Back in the oven for 10 more minutes and voila, gorgeous crispy, baked

potatoes. Sprinkle them with a little salt and some ground pepper and you will

eat well, my friend.

These potatoes are great.

for breakfast.

for lunch.

for dinner.

They’re really quick and they fill people up.

They’re delicious! 

They BAKE in the oven, while you’re busy with other things. (Like taking

pictures of things baking in the oven).

They’re self-sufficient – which is awesome.You only need to flip them ONCE,

not a gazillion times like the fry pan method. I love self-sufficient food.  

Things, or people.

They free up your stove top.
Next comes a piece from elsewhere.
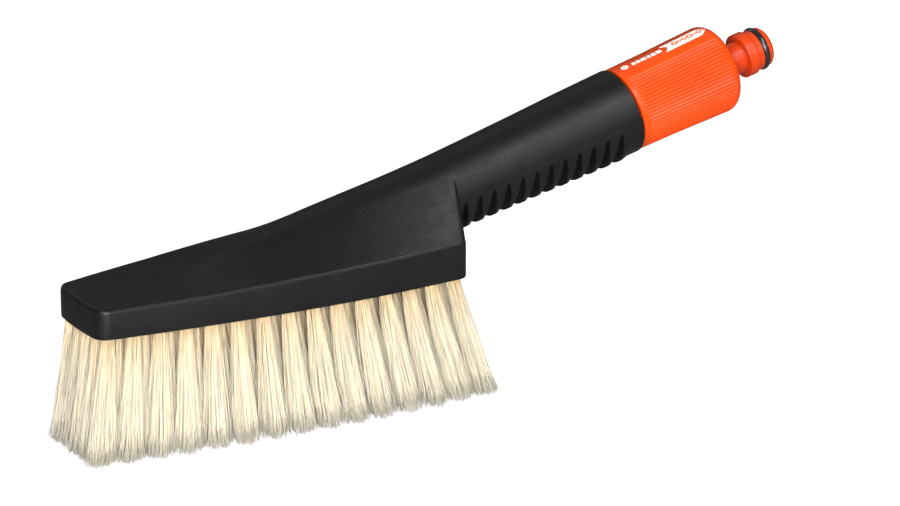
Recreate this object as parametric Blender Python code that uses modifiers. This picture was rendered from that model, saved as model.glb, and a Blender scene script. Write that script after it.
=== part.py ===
"""Water-fed hand wash brush: a black hollow head and handle, cream bristle tufts, an orange
flow-control sleeve and a quick-connect hose nipple. Metres, +Z up. The brush stands on its
bristle tips, +X runs from the nose to the hose end, and y = 0 is the plane of symmetry."""

import math

import bmesh
import bpy
from mathutils import Matrix, Vector

MM = 0.001
GAP = 0.3 * MM                      # clearance between neighbouring pieces

# Overall places
ORIGIN_X = 144.4920 * MM            # from the nose to the middle of the overall length
BRISTLE_LENGTH = 48.0 * MM          # from the head's underside to the tips
HEAD_LENGTH = 145.8 * MM
HALF_WIDTHS = [16.6 * MM, 22.2 * MM, 26.5 * MM, 28.7 * MM, 28.4 * MM]   # evenly along the head
CORNER_RADIUS = 4.2 * MM            # upright corners of the head, seen from above
NOSE_BOW = 1.0 * MM                 # how far the nose stands proud of its own corners
WALL_NOSE = 11.4 * MM               # height of the side wall at the nose
WALL_REAR = 13.8 * MM               # and at the rear
CREASE_RADIUS = 1.8 * MM            # round along the top of the side wall
REAR_TILT = 0.29                    # how far the rear face leans back above the side wall
TILT_START = 0.7                    # share of the length where that lean begins

# Handle axis: slopes up from the head to the hose end
AXIS_HEIGHT = 22.5 * MM             # above the head's underside, at the head's rear
AXIS_SLOPE = math.radians(13.07)
ROOT_RADIUS = 14.7 * MM             # handle radius at the head's rear
END_RADIUS = 16.5 * MM              # handle radius where the sleeve starts
HANDLE_LENGTH = 84.0 * MM           # along the axis, from the head's rear to the sleeve
GRIP_TAB = 0.7 * MM                 # how far the lower shell runs past the upper one
SHELL_WALL = 2.4 * MM
PARTING_HEIGHT = 2.0 * MM           # parting plane of the two shells, above the axis

# Grip slots in the lower shell
SLOT_COUNT = 12
SLOT_PITCH = 6.2 * MM
SLOT_WIDTH = 3.8 * MM               # along the handle, under its middle
SLOT_DEPTH = 1.9 * MM               # at the wall nearer the hose end
SLOT_SHALLOW = 0.6 * MM             # at the other side
FIRST_WALL = 5.6 * MM               # first slot's wall nearer the hose end, from the head's rear
SLOT_REACH = math.radians(87.0)     # how far a slot runs up each side, from the lowest line
SLOT_TAPER = math.radians(40.0)     # the stretch over which its end widens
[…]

You can never have enough stove top.

They’re versatile. 

Here are just a few flavour combinations you can try.

Serve them with eggs, for a hearty, country-style breakfast.

 

Dip them in sour cream, apple sauce and then sprinkle them with a wee bit of

chili powder.

 Mmmm … can you say delicious?

  

For those who recently accepted my invitation to follow this blog, and for all

of your encouragement and fantastic advice,  thank you from the bottom of

my heart. I look forward to sharing more posts about our life here in the

country, the foods we love and the everyday adventures we encounter while

raising a family on a working farm in Ontario. From my table to yours, I hope

you’re having an awesome, super delicious day. 

Love, Jackie

This Sweet Wife

Here’s the recipe:

Crispy Roasted Potatoes

Adapted from: The Best of America’s Test Kitchen

2 1/2 pounds of Yukon Gold potatoes (about 5 medium)

rinsed and cut crosswise into 1/2-inch thick rounds.  For the photos, my

potatoes were peeled; you can do either peeled or unpeeled.

5 tablespoons olive oil

Salt

Pepper

Method

1. Adjust an oven rack to the lowest position, place a rimmed baking sheet on

the rack, and heat the oven to 400°F (200° C).  Place the potatoes and 1

tablespoon salt in a Dutch oven and add cold water to cover the potatoes by 1-

inch. Bring to a boil over high heat, then reduce the heat and gently simmer

until the exteriors of the potatoes have softened but the centers offer

resistance when pierced with a paring knife, about 5 minutes.  Drain the

potatoes and transfer to a large bowl.  Drizzle the potatoes with 2 tablespoons

of the oil and sprinkle with 1/2 teaspoon of salt.  Using a rubber spatula, toss

to combine.  Drizzle the potatoes with 2 tablespoons more oil and 1/2

teaspoon salt and continue to toss vigorously until the exteriors of the potato

slices are coated with a starchy paste, 1 to 2 minutes.

 

2. Working quickly, remove the baking sheet from the oven and drizzle the

remaining 1 tablespoon of oil over the surface. Carefully transfer the potatoes

to the baking sheet and spread into an even layer (skin side up if an end

piece).  Bake until the bottoms of the potatoes are golden brown and crisp, 15

to 20 minutes.

 

3. Remove the baking sheet from the oven and, using a metal spatula and

tongs, loosen the potatoes from the baking sheet andcarefully flip each slice. 

Continue to roast potatoes until the second side is golden and crisp, 10 to 15

minutes longer, rotating the baking sheet as needed to ensure the potatoes

brown evenly.  Season with salt and pepper to taste and serve immediately.